_Directions_. Output all of the entries below precisely as written.

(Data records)

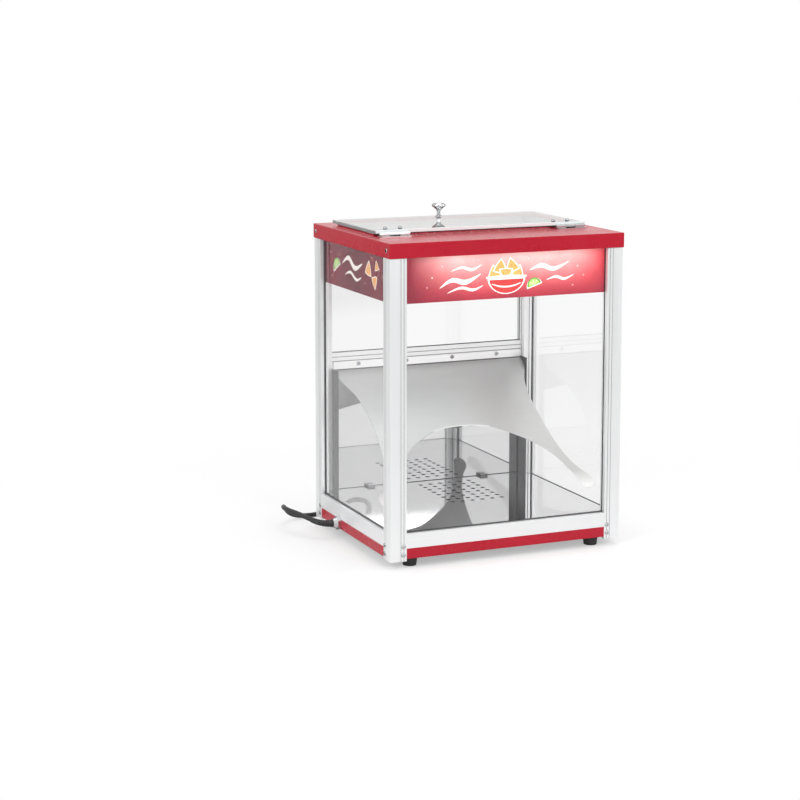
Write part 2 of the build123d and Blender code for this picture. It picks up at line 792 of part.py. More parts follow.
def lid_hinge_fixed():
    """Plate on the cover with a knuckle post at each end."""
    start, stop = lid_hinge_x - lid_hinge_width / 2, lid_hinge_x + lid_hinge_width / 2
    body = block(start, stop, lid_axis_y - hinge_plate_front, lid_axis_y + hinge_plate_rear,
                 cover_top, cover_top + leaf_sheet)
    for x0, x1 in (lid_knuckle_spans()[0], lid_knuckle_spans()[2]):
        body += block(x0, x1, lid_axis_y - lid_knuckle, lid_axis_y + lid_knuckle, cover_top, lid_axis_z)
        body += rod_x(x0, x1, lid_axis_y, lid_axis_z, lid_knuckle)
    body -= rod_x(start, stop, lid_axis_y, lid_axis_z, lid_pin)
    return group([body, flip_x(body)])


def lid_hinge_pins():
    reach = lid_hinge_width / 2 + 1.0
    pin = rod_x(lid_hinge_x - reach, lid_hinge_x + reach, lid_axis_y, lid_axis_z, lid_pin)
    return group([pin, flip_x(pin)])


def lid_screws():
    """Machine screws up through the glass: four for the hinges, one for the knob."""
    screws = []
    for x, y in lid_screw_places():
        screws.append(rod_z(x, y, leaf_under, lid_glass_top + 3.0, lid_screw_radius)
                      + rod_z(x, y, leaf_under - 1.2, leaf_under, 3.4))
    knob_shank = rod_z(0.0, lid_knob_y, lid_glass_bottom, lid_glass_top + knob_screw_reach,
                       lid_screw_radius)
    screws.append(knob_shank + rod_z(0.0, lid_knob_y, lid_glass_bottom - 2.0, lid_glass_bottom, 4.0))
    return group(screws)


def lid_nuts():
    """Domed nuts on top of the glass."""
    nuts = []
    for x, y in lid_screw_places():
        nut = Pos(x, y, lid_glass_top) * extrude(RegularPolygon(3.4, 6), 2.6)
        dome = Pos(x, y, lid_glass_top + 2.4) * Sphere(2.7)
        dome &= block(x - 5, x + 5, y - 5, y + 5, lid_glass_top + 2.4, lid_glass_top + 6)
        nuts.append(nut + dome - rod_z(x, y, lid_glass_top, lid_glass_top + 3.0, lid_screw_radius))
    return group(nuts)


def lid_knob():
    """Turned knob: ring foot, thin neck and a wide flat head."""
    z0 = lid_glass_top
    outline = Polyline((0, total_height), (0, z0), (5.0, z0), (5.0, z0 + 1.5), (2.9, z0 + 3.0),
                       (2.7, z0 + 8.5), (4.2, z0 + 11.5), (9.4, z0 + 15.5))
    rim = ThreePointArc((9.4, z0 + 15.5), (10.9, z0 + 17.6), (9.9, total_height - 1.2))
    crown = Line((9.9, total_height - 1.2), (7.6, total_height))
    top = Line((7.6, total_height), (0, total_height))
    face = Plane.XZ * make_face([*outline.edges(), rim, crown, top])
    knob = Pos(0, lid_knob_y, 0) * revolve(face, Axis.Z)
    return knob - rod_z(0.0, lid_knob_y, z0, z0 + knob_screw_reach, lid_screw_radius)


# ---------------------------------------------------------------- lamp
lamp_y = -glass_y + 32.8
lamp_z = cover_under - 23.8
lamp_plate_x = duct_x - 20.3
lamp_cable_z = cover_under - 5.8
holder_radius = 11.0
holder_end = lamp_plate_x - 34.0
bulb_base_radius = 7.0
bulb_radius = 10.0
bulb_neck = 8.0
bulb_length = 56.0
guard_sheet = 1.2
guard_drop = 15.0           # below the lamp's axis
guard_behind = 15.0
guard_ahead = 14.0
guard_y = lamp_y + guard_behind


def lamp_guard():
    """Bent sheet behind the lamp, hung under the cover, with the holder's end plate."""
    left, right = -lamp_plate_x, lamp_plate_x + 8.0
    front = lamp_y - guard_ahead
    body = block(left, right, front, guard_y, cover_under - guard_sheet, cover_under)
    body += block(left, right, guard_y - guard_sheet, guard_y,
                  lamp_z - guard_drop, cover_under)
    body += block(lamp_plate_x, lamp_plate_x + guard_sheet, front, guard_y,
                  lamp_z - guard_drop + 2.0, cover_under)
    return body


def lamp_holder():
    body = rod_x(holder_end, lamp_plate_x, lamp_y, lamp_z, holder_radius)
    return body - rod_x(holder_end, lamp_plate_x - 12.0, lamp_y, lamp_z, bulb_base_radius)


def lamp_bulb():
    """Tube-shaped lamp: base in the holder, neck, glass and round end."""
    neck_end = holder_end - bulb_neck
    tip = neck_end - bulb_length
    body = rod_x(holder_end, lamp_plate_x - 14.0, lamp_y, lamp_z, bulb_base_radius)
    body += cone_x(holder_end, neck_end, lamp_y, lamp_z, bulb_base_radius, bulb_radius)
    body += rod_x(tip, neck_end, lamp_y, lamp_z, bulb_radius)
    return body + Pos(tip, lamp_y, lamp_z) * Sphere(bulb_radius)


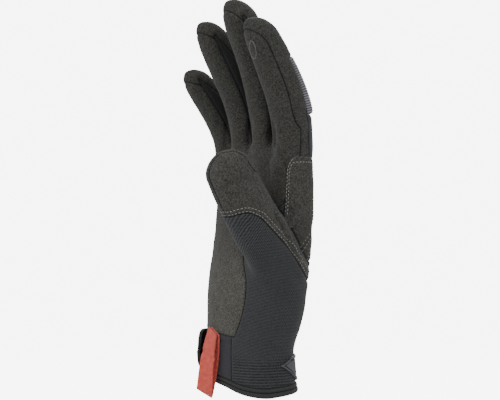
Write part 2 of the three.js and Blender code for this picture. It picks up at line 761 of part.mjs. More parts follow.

_Answer to this task_.
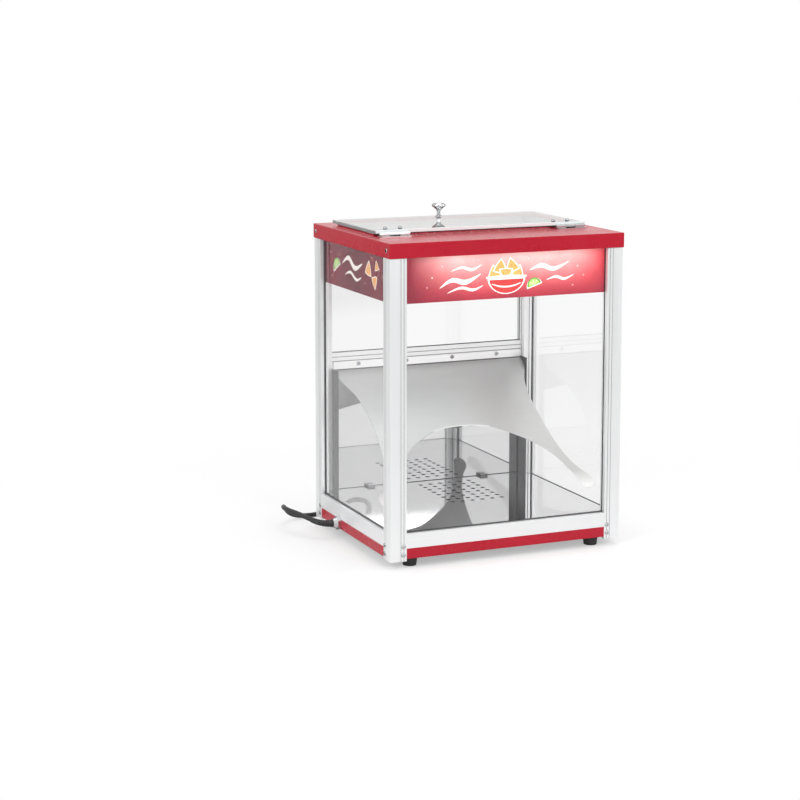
Write part 2 of the build123d and Blender code for this picture. It picks up at line 792 of part.py. More parts follow.
def lid_hinge_fixed():
    """Plate on the cover with a knuckle post at each end."""
    start, stop = lid_hinge_x - lid_hinge_width / 2, lid_hinge_x + lid_hinge_width / 2
    body = block(start, stop, lid_axis_y - hinge_plate_front, lid_axis_y + hinge_plate_rear,
                 cover_top, cover_top + leaf_sheet)
    for x0, x1 in (lid_knuckle_spans()[0], lid_knuckle_spans()[2]):
        body += block(x0, x1, lid_axis_y - lid_knuckle, lid_axis_y + lid_knuckle, cover_top, lid_axis_z)
        body += rod_x(x0, x1, lid_axis_y, lid_axis_z, lid_knuckle)
    body -= rod_x(start, stop, lid_axis_y, lid_axis_z, lid_pin)
    return group([body, flip_x(body)])


def lid_hinge_pins():
    reach = lid_hinge_width / 2 + 1.0
    pin = rod_x(lid_hinge_x - reach, lid_hinge_x + reach, lid_axis_y, lid_axis_z, lid_pin)
    return group([pin, flip_x(pin)])


def lid_screws():
    """Machine screws up through the glass: four for the hinges, one for the knob."""
    screws = []
    for x, y in lid_screw_places():
        screws.append(rod_z(x, y, leaf_under, lid_glass_top + 3.0, lid_screw_radius)
                      + rod_z(x, y, leaf_under - 1.2, leaf_under, 3.4))
    knob_shank = rod_z(0.0, lid_knob_y, lid_glass_bottom, lid_glass_top + knob_screw_reach,
                       lid_screw_radius)
    screws.append(knob_shank + rod_z(0.0, lid_knob_y, lid_glass_bottom - 2.0, lid_glass_bottom, 4.0))
    return group(screws)


def lid_nuts():
    """Domed nuts on top of the glass."""
    nuts = []
    for x, y in lid_screw_places():
        nut = Pos(x, y, lid_glass_top) * extrude(RegularPolygon(3.4, 6), 2.6)
        dome = Pos(x, y, lid_glass_top + 2.4) * Sphere(2.7)
        dome &= block(x - 5, x + 5, y - 5, y + 5, lid_glass_top + 2.4, lid_glass_top + 6)
        nuts.append(nut + dome - rod_z(x, y, lid_glass_top, lid_glass_top + 3.0, lid_screw_radius))
    return group(nuts)


def lid_knob():
    """Turned knob: ring foot, thin neck and a wide flat head."""
    z0 = lid_glass_top
    outline = Polyline((0, total_height), (0, z0), (5.0, z0), (5.0, z0 + 1.5), (2.9, z0 + 3.0),
                       (2.7, z0 + 8.5), (4.2, z0 + 11.5), (9.4, z0 + 15.5))
    rim = ThreePointArc((9.4, z0 + 15.5), (10.9, z0 + 17.6), (9.9, total_height - 1.2))
    crown = Line((9.9, total_height - 1.2), (7.6, total_height))
    top = Line((7.6, total_height), (0, total_height))
    face = Plane.XZ * make_face([*outline.edges(), rim, crown, top])
    knob = Pos(0, lid_knob_y, 0) * revolve(face, Axis.Z)
    return knob - rod_z(0.0, lid_knob_y, z0, z0 + knob_screw_reach, lid_screw_radius)


# ---------------------------------------------------------------- lamp
lamp_y = -glass_y + 32.8
lamp_z = cover_under - 23.8
lamp_plate_x = duct_x - 20.3
lamp_cable_z = cover_under - 5.8
holder_radius = 11.0
holder_end = lamp_plate_x - 34.0
bulb_base_radius = 7.0
bulb_radius = 10.0
bulb_neck = 8.0
bulb_length = 56.0
guard_sheet = 1.2
guard_drop = 15.0           # below the lamp's axis
guard_behind = 15.0
guard_ahead = 14.0
guard_y = lamp_y + guard_behind


def lamp_guard():
    """Bent sheet behind the lamp, hung under the cover, with the holder's end plate."""
    left, right = -lamp_plate_x, lamp_plate_x + 8.0
    front = lamp_y - guard_ahead
    body = block(left, right, front, guard_y, cover_under - guard_sheet, cover_under)
    body += block(left, right, guard_y - guard_sheet, guard_y,
                  lamp_z - guard_drop, cover_under)
    body += block(lamp_plate_x, lamp_plate_x + guard_sheet, front, guard_y,
                  lamp_z - guard_drop + 2.0, cover_under)
    return body


def lamp_holder():
    body = rod_x(holder_end, lamp_plate_x, lamp_y, lamp_z, holder_radius)
    return body - rod_x(holder_end, lamp_plate_x - 12.0, lamp_y, lamp_z, bulb_base_radius)


def lamp_bulb():
    """Tube-shaped lamp: base in the holder, neck, glass and round end."""
    neck_end = holder_end - bulb_neck
    tip = neck_end - bulb_length
    body = rod_x(holder_end, lamp_plate_x - 14.0, lamp_y, lamp_z, bulb_base_radius)
    body += cone_x(holder_end, neck_end, lamp_y, lamp_z, bulb_base_radius, bulb_radius)
    body += rod_x(tip, neck_end, lamp_y, lamp_z, bulb_radius)
    return body + Pos(tip, lamp_y, lamp_z) * Sphere(bulb_radius)


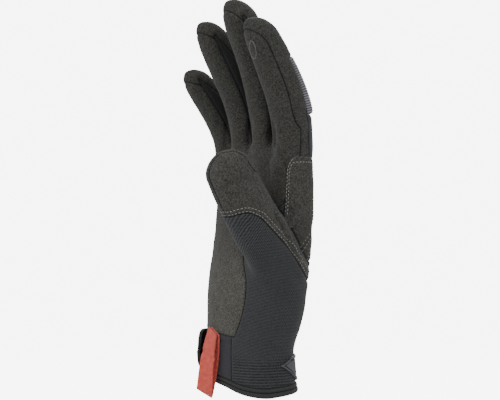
Write part 2 of the three.js and Blender code for this picture. It picks up at line 761 of part.mjs. More parts follow.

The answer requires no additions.